### DIRECTION
Quote the listing below word for word, stopping after the line that contains "it stands on.".

_ _ _ _ _

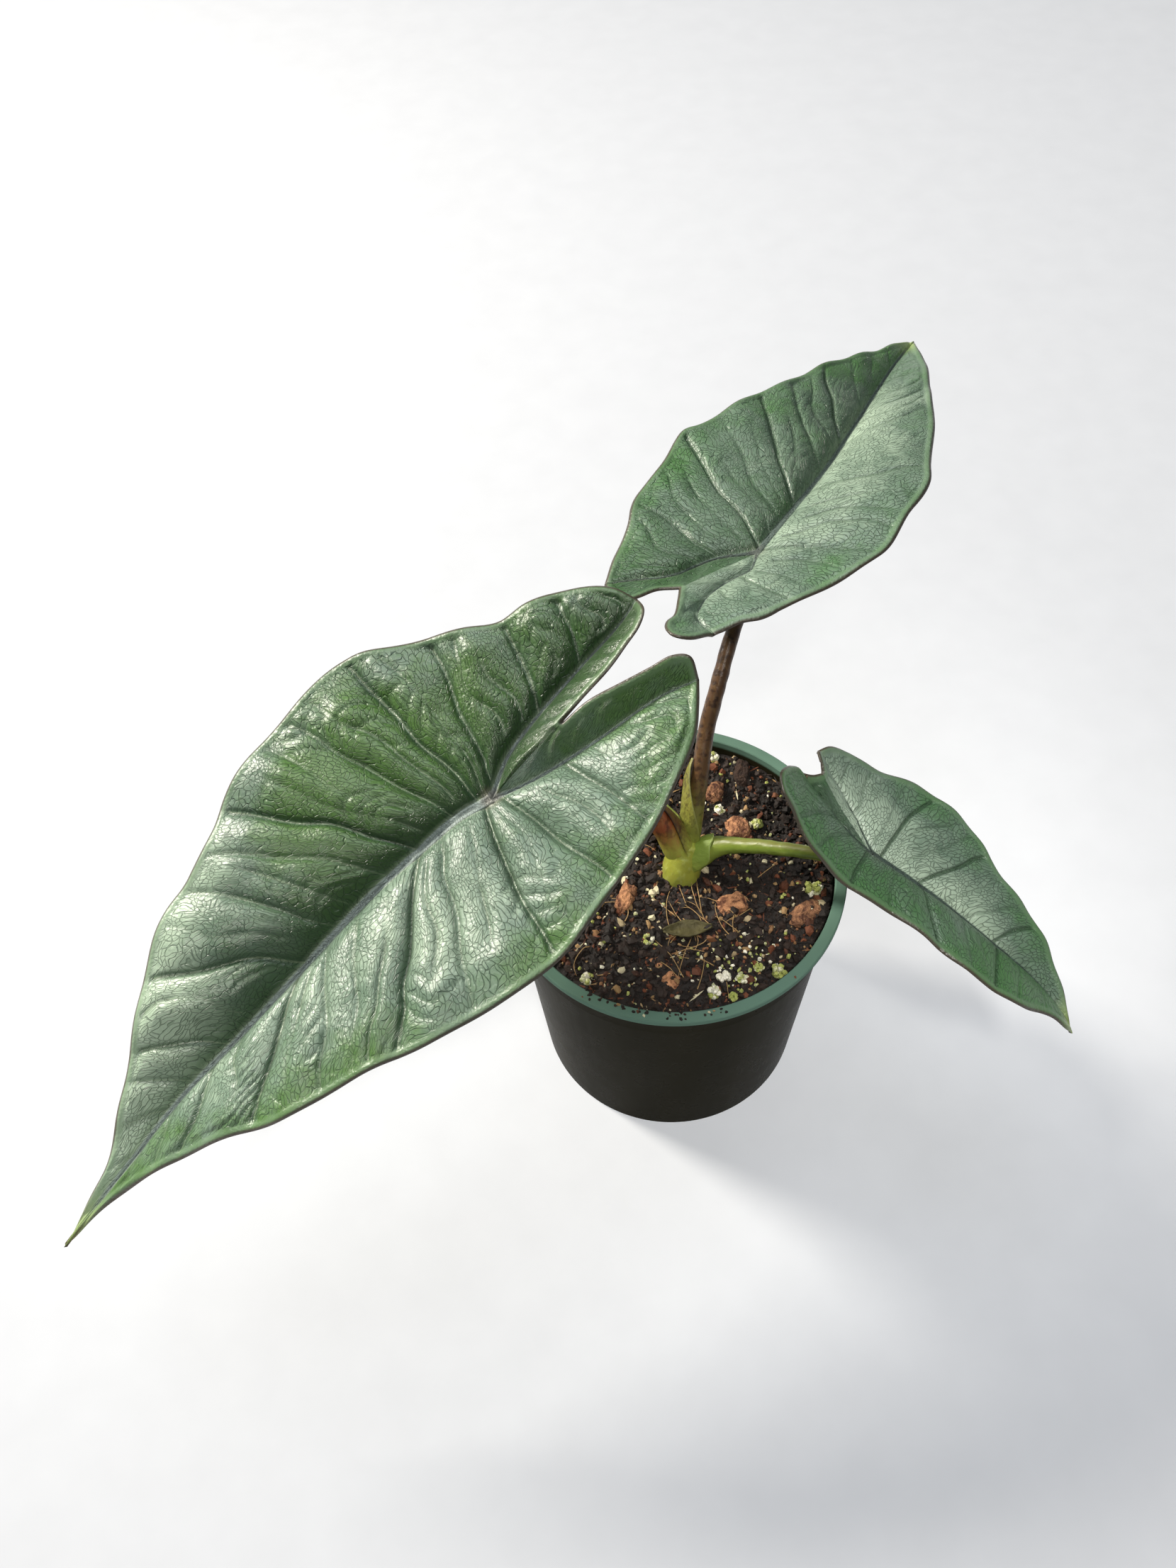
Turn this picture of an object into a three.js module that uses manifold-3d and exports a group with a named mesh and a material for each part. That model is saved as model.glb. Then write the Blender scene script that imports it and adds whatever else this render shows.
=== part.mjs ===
import * as THREE from 'three';
import { mergeVertices } from 'three/addons/utils/BufferGeometryUtils.js';
import Module from 'manifold-3d';

const wasm = await Module();
wasm.setup();

// A young alocasia in a four-inch nursery pot. Millimetres, +Z up.
// The origin is the centre of the pot's underside, on the surface that it stands on.

// Driving dimensions
const gap = 0.3;             // clearance between pieces that touch
const pot = {
  height: 92, rimRadius: 51, lipWidth: 3.4, lipThickness: 2.1,
  collarHeight: 11, collarStep: 1.4, wall: 1.1, floor: 1.6,
  baseRadius: 42, baseChamfer: 0.8,
  drainHoles: 6, drainRadius: 4, drainCircle: 27,
  sides: 48,
};
const soil = { level: 87.6, lump: 0.9, hollowDepth: 12, seed: 11 };
const crown = {
  path: [[2.7, -0.4, 75.9], [2.7, -0.4, 82], [2.7, -0.4, 88.5], [3.2, 1.0, 92], [4.4, 2.6, 95.5],
    [5.0, 3.6, 99.5]],
  radii: [5.0, 5.2, 5.3, 5.7, 5.5, 3.4],
  holeRadius: 5.9,
  sides: 14,
};
const blade = { thickness: 0.9, ribAcross: [0, 0.06, 0.2, 0.38, 0.58, 0.78, 0.92, 1], flapAcross: 3 };
const creaseReach = 8;       // how far from the midrib the blade's crease is drawn on to it
const tiny = 1e-6;           // keeps a division away from nought

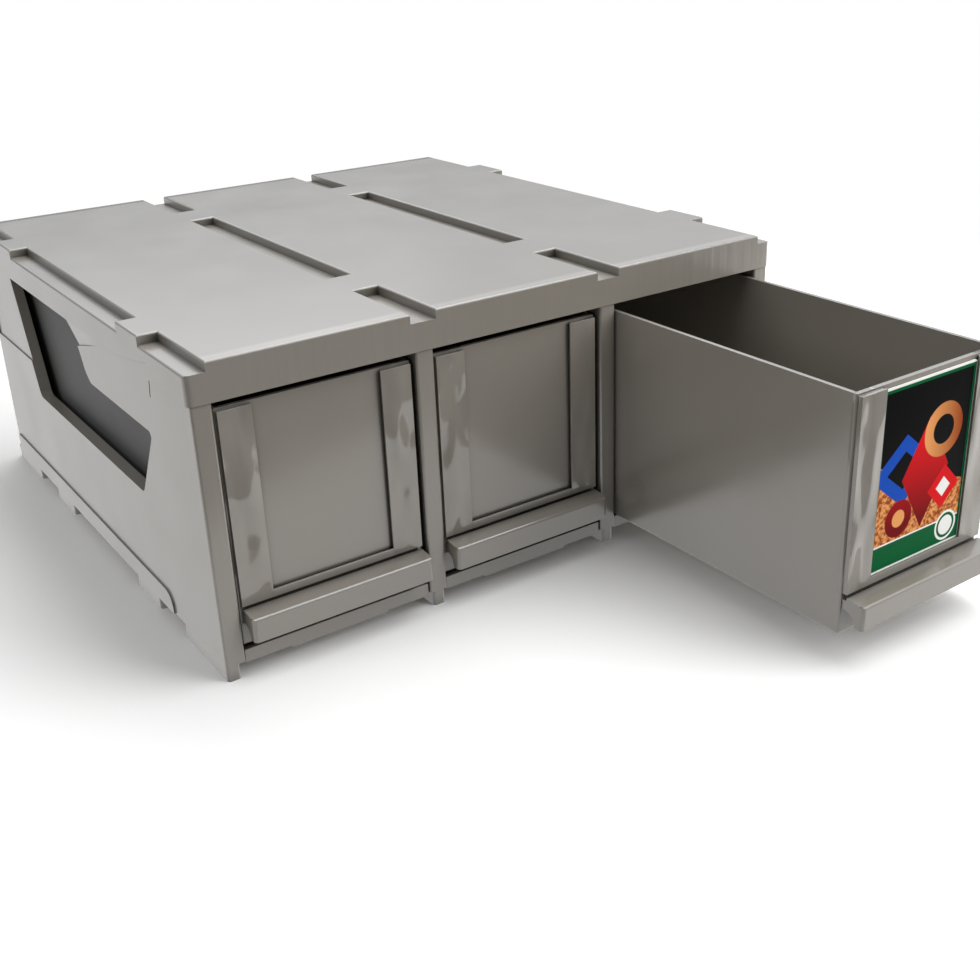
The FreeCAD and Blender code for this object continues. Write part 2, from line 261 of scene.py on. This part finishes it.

_ _ _ _ _

### FULL RESPONSE
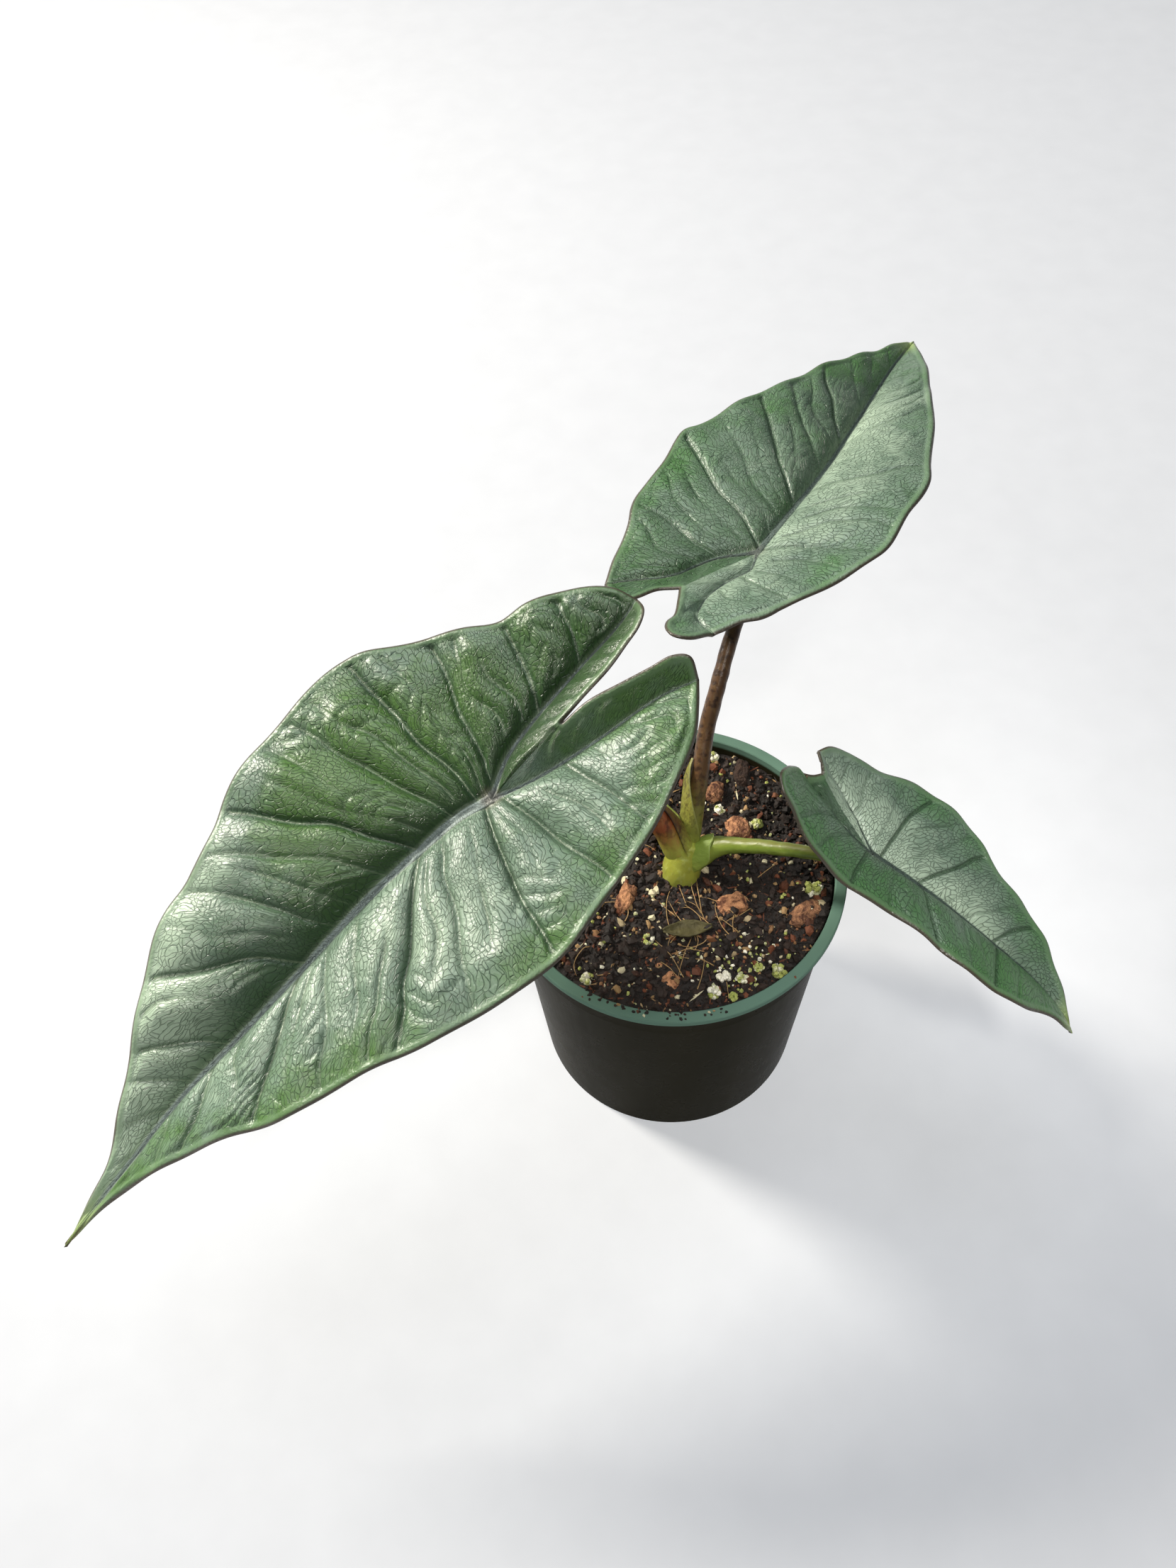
Turn this picture of an object into a three.js module that uses manifold-3d and exports a group with a named mesh and a material for each part. That model is saved as model.glb. Then write the Blender scene script that imports it and adds whatever else this render shows.
=== part.mjs ===
import * as THREE from 'three';
import { mergeVertices } from 'three/addons/utils/BufferGeometryUtils.js';
import Module from 'manifold-3d';

const wasm = await Module();
wasm.setup();

// A young alocasia in a four-inch nursery pot. Millimetres, +Z up.
// The origin is the centre of the pot's underside, on the surface that it stands on.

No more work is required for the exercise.